- [The request] Transcribe, exactly as they appear, the line that contains "Turn this picture", the line that contains "ORIGIN = V(0, 0, 0)", and every line in between, and nothing else.

Extracted records:
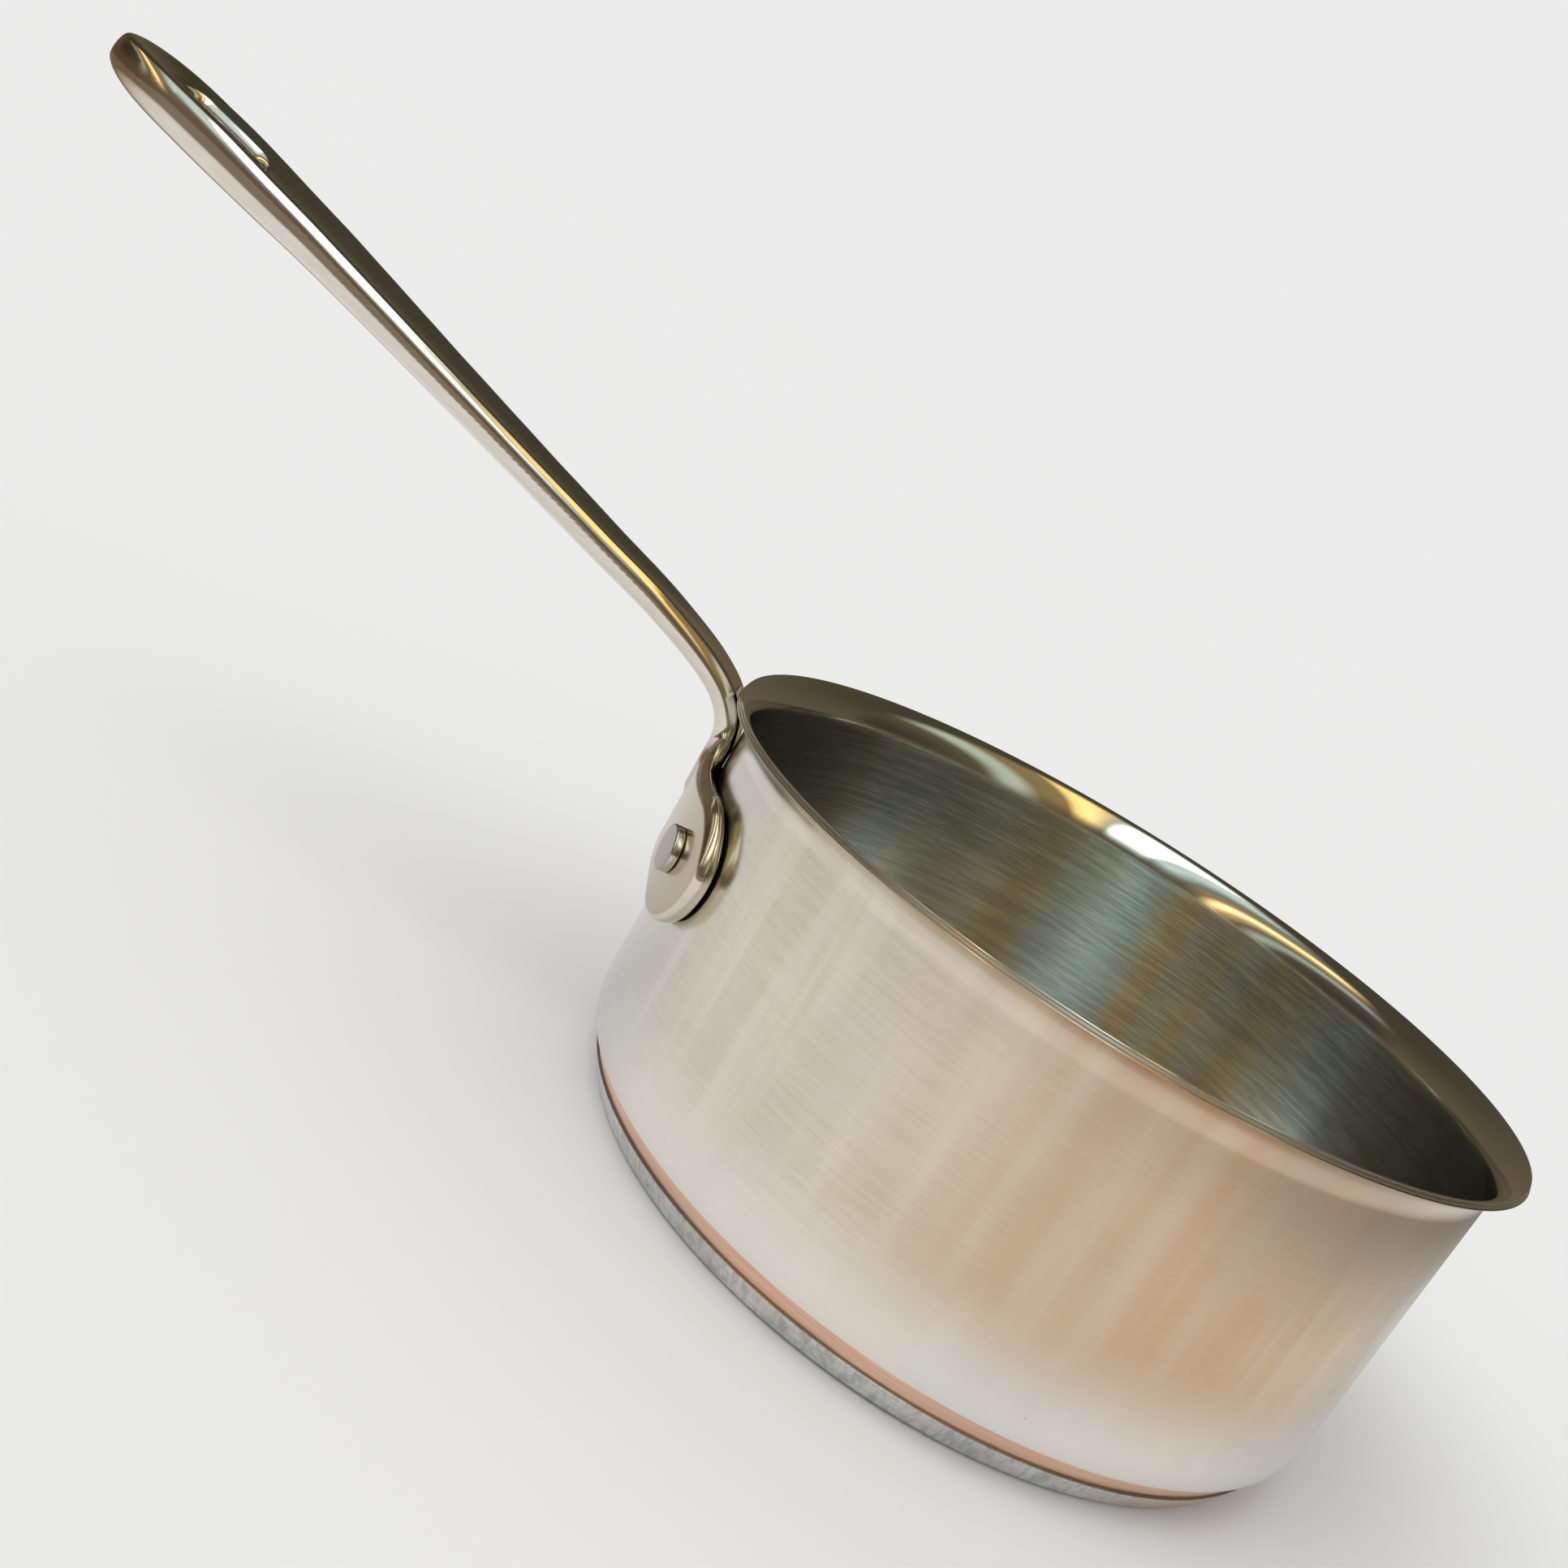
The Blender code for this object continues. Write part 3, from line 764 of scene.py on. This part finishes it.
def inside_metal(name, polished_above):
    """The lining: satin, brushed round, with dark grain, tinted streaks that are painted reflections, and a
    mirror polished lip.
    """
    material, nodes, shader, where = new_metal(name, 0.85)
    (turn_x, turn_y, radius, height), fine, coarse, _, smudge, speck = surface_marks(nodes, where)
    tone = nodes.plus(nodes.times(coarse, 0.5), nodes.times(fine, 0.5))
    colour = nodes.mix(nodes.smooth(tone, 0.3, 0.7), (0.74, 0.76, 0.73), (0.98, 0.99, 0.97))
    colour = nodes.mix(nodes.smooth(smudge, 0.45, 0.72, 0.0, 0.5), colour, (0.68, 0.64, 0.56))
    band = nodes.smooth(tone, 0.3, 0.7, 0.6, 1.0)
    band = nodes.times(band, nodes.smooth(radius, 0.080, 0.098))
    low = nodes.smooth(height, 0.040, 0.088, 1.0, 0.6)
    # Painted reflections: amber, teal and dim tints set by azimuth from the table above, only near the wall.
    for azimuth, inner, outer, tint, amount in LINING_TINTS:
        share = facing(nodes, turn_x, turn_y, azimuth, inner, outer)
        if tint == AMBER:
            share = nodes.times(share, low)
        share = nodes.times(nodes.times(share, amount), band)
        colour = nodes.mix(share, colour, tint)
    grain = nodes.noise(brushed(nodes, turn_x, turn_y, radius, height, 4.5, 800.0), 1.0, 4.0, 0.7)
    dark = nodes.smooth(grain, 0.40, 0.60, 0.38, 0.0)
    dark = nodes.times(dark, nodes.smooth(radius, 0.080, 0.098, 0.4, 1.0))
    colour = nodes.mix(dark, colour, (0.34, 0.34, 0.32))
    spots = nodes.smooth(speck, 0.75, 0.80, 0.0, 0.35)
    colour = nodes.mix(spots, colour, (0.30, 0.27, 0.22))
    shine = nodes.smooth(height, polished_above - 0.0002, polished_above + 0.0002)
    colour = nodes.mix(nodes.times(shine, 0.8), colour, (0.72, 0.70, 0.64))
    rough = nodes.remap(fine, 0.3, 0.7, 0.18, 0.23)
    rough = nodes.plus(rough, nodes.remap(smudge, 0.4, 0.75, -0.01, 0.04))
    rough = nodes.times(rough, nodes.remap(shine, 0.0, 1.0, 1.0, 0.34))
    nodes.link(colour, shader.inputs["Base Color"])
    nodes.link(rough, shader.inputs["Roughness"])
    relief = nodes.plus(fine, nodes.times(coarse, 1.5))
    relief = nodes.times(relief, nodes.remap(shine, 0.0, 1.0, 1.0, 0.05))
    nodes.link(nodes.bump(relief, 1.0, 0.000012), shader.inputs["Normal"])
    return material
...
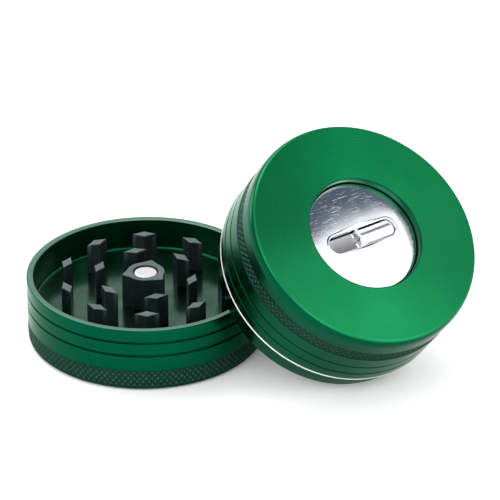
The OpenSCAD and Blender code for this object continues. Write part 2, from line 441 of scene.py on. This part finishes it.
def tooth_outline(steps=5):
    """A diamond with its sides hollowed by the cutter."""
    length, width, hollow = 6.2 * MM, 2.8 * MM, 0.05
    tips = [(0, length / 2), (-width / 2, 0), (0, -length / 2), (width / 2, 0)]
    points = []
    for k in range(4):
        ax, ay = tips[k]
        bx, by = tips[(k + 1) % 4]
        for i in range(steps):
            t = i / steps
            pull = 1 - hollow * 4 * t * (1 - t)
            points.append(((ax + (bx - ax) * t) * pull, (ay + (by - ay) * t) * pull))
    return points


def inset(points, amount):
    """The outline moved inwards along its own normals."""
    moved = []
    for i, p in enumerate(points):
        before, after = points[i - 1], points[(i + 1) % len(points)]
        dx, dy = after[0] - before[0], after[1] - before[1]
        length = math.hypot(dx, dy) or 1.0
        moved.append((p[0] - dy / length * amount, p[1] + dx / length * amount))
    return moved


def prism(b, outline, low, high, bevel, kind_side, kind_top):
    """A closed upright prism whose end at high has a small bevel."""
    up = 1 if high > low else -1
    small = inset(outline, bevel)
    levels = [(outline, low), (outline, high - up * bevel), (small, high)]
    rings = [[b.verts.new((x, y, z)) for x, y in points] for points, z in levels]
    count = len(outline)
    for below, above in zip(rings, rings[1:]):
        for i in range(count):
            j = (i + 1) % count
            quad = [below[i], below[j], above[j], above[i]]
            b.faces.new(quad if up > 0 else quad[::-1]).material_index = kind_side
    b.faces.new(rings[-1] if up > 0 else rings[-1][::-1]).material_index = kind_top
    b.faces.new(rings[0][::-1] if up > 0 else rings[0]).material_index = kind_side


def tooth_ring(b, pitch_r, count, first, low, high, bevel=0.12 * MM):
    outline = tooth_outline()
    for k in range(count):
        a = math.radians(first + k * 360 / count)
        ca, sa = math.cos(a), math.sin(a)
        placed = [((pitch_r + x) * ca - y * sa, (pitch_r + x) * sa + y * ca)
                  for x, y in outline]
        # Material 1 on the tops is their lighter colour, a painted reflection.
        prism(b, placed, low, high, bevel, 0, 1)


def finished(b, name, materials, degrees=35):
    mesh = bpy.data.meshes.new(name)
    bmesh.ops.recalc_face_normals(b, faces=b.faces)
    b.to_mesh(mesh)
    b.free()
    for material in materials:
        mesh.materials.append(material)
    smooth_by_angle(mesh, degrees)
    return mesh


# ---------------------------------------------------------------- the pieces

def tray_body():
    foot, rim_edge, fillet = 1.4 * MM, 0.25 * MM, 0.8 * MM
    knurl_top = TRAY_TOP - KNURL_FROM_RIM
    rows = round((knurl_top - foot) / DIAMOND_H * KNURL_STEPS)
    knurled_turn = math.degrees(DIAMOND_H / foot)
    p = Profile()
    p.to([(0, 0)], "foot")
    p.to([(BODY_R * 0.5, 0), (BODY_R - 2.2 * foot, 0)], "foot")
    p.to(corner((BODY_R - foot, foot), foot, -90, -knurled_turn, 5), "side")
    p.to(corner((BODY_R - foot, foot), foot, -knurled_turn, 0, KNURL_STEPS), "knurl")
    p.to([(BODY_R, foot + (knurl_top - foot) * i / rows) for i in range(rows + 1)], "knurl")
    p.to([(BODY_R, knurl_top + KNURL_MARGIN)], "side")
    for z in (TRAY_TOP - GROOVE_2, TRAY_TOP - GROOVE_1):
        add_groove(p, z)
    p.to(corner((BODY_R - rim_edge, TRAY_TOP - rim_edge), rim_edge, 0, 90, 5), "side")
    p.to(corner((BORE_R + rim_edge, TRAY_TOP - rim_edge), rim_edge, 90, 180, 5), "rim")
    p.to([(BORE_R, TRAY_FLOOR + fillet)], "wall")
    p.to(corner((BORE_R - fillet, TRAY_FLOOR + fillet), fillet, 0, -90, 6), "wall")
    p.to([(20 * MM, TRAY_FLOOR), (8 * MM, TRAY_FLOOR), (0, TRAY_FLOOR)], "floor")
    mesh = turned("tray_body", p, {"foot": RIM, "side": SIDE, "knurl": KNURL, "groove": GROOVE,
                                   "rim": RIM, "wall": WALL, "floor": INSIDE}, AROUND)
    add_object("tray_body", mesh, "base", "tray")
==
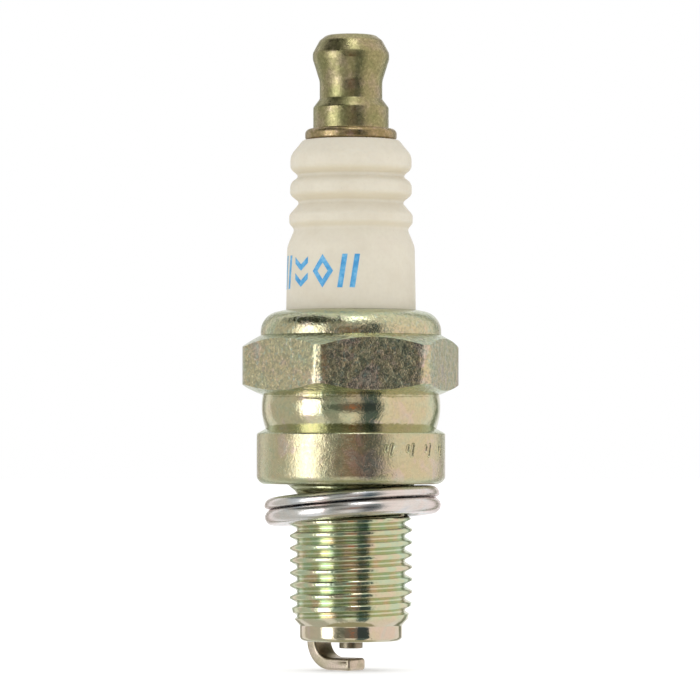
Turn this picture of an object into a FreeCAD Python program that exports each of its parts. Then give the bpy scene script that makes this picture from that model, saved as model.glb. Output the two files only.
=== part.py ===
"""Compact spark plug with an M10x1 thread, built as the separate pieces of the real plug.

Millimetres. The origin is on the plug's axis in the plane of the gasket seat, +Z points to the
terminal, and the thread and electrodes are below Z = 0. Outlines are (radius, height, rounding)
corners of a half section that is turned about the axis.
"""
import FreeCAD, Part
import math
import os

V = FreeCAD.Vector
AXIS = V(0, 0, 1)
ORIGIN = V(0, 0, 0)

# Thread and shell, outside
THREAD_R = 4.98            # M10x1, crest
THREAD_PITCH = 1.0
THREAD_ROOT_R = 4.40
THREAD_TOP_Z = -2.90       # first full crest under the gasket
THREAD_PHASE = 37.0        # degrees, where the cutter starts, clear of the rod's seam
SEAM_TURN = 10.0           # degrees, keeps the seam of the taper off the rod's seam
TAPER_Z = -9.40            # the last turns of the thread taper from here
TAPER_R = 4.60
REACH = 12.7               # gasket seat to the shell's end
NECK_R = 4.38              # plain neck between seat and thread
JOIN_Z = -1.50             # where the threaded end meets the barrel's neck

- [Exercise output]
Turn this picture of an object into a FreeCAD Python program that exports each of its parts. Then give the bpy scene script that makes this picture from that model, saved as model.glb. Output the two files only.
=== part.py ===
"""Compact spark plug with an M10x1 thread, built as the separate pieces of the real plug.

Millimetres. The origin is on the plug's axis in the plane of the gasket seat, +Z points to the
terminal, and the thread and electrodes are below Z = 0. Outlines are (radius, height, rounding)
corners of a half section that is turned about the axis.
"""
import FreeCAD, Part
import math
import os

V = FreeCAD.Vector
AXIS = V(0, 0, 1)
ORIGIN = V(0, 0, 0)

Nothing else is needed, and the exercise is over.